Latency is inevitable; how you handle it defines the experience. Provide immediate predictive previews for parameter tweaks, rendered with confidence indicators (e.g., “speculative” tint). Kick off the definitive solve asynchronously and upgrade the view when it lands. Degrade gracefully on poor networks: batch inputs during drags, snapshot locally, and reconcile later. Users should feel continuity—never blocked—while still trusting that the final geometry is authoritative and deterministic.
Map roles to real work: viewer, commenter, editor, maintainer. Protect release branches; funnel edits through proposals with checklist-driven reviews (manufacturability, standards, materials). Private working copies let individuals explore without disturbing shared branches, while shareable proposals invite targeted feedback. The result is a steady rhythm where experimentation and control coexist, with gated merges ensuring that production models remain clean and traceable.
Not every participant should see every secret. Offer fine-grained access to subassemblies, redaction modes that mask sensitive IP, and session-level restrictions for external collaborators. Visual placeholders maintain context without leaking details. Combined with audit trails tied to the event log, this makes in-canvas collaboration viable for organizations with strict confidentiality requirements.
Real-time collaborative CAD works when the system treats geometry as a durable ledger of intent and recomputes it deterministically, while the interface helps people coordinate around that ledger. The model’s event log, the kernel’s numerical rigor, and the client’s interaction design are inseparable. When they align, teams experience fluid co-editing that respects both physics and people—fast previews, reliable outcomes, and clear pathways through conflict. When they don’t, the system oscillates between brittle and blocked, and trust evaporates. The path forward is to encode intent deeply, synchronize conservatively where structure is at stake, and empower users with previews, explanations, and respectful guardrails.

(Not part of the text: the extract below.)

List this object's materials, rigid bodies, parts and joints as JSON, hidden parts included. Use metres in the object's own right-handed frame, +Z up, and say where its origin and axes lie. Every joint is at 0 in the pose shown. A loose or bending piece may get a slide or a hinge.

Frontiers are opening quickly. WebAssembly kernels and edge co-processing will shrink tail latencies by moving compute closer to collaborators while preserving determinism. AI-assisted merges and constraint suggestions can accelerate resolution—so long as their rationales are inspectable and respect the solver’s rules. Expect progress toward shared standards for semantic CAD diffs and interoperable collaborative sessions, enabling cross-platform co-editing without throwing intent away. The long-term direction is clear: richer intent in the model, more predictable numerics in the engine, and kinder collaboration patterns in the UI. With these in place, “real-time CAD” graduates from demo to dependable daily practice.